• _Exercise task_
Write out only the span of lines that begins at the line with "const flower = new THREE.Group();" and ends at the line with "cad_parts[node].hide_render = cad_parts[node].hide_viewport". Keep both end lines, word for word.

• _Material_
## Start
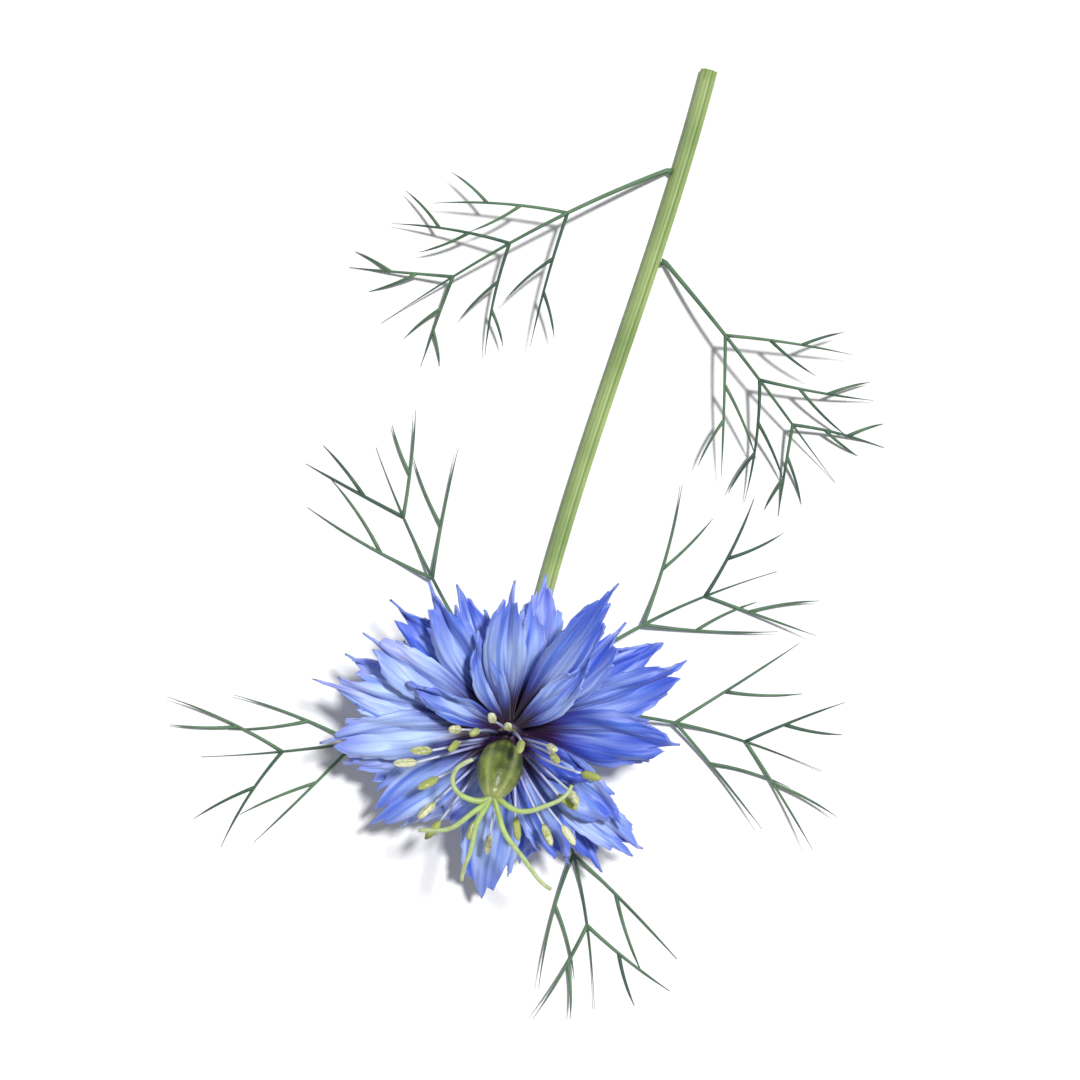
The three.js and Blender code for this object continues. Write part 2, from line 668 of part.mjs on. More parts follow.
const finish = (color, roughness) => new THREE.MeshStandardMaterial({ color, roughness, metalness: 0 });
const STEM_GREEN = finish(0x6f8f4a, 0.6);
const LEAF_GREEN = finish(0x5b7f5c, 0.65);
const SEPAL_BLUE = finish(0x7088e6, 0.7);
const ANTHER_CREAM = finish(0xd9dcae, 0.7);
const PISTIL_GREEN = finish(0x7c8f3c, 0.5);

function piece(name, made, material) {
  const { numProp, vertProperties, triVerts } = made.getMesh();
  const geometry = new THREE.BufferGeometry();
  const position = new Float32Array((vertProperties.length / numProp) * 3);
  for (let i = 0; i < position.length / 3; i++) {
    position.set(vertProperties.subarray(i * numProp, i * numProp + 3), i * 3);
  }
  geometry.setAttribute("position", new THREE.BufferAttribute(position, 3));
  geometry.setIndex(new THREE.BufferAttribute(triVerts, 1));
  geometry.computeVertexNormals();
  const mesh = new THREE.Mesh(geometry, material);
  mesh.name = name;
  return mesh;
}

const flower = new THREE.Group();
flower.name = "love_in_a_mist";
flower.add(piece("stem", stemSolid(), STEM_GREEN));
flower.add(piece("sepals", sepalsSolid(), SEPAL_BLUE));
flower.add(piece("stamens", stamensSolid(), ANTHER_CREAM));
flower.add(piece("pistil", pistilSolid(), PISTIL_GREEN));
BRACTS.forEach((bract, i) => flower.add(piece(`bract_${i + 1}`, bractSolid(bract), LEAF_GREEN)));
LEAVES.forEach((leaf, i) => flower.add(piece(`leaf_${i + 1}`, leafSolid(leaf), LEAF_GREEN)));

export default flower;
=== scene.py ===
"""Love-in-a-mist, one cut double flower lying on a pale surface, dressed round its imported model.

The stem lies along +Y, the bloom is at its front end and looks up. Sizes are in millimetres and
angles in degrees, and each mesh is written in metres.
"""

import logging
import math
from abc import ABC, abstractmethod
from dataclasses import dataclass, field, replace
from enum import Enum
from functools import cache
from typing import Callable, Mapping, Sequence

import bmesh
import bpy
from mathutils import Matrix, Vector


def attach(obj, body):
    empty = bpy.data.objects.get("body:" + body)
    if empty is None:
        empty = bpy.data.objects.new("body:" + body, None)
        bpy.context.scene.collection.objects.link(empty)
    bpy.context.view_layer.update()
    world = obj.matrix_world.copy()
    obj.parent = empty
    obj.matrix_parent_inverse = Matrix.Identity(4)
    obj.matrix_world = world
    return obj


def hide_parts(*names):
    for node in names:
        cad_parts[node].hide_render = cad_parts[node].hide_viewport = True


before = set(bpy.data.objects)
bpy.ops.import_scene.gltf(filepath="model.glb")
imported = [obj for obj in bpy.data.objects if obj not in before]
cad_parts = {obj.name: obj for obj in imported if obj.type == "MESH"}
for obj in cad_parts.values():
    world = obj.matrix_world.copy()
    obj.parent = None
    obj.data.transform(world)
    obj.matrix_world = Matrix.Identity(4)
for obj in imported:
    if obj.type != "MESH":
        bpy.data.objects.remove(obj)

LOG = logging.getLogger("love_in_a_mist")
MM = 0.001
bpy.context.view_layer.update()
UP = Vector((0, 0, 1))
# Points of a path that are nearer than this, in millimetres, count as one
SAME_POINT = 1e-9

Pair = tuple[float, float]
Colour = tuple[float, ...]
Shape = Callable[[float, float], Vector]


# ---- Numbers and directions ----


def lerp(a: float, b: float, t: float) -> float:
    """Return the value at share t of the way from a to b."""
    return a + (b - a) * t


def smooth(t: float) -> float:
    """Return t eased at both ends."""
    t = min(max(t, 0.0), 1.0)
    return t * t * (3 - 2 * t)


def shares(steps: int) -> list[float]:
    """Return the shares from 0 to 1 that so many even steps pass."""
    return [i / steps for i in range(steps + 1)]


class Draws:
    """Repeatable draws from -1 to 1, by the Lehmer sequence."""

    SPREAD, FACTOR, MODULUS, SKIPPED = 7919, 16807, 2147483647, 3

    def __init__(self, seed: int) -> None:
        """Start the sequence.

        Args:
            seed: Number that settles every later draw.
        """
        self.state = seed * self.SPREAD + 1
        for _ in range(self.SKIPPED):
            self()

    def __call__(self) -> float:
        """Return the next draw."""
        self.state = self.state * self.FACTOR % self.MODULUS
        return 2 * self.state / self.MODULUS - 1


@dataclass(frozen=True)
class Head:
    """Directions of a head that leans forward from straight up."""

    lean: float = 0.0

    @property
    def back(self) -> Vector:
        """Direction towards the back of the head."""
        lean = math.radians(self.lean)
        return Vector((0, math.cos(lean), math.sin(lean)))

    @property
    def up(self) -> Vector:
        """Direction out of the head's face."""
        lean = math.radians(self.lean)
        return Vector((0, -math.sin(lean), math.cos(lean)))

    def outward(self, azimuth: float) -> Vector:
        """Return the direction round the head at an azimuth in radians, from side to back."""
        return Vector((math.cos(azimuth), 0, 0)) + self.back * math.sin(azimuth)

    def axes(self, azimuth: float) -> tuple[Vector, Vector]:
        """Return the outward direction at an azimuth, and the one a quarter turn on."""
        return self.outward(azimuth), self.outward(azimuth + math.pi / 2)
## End
• _Output of the task_
const flower = new THREE.Group();
flower.name = "love_in_a_mist";
flower.add(piece("stem", stemSolid(), STEM_GREEN));
flower.add(piece("sepals", sepalsSolid(), SEPAL_BLUE));
flower.add(piece("stamens", stamensSolid(), ANTHER_CREAM));
flower.add(piece("pistil", pistilSolid(), PISTIL_GREEN));
BRACTS.forEach((bract, i) => flower.add(piece(`bract_${i + 1}`, bractSolid(bract), LEAF_GREEN)));
LEAVES.forEach((leaf, i) => flower.add(piece(`leaf_${i + 1}`, leafSolid(leaf), LEAF_GREEN)));

export default flower;
=== scene.py ===
"""Love-in-a-mist, one cut double flower lying on a pale surface, dressed round its imported model.

The stem lies along +Y, the bloom is at its front end and looks up. Sizes are in millimetres and
angles in degrees, and each mesh is written in metres.
"""

import logging
import math
from abc import ABC, abstractmethod
from dataclasses import dataclass, field, replace
from enum import Enum
from functools import cache
from typing import Callable, Mapping, Sequence

import bmesh
import bpy
from mathutils import Matrix, Vector


def attach(obj, body):
    empty = bpy.data.objects.get("body:" + body)
    if empty is None:
        empty = bpy.data.objects.new("body:" + body, None)
        bpy.context.scene.collection.objects.link(empty)
    bpy.context.view_layer.update()
    world = obj.matrix_world.copy()
    obj.parent = empty
    obj.matrix_parent_inverse = Matrix.Identity(4)
    obj.matrix_world = world
    return obj


def hide_parts(*names):
    for node in names:
        cad_parts[node].hide_render = cad_parts[node].hide_viewport = True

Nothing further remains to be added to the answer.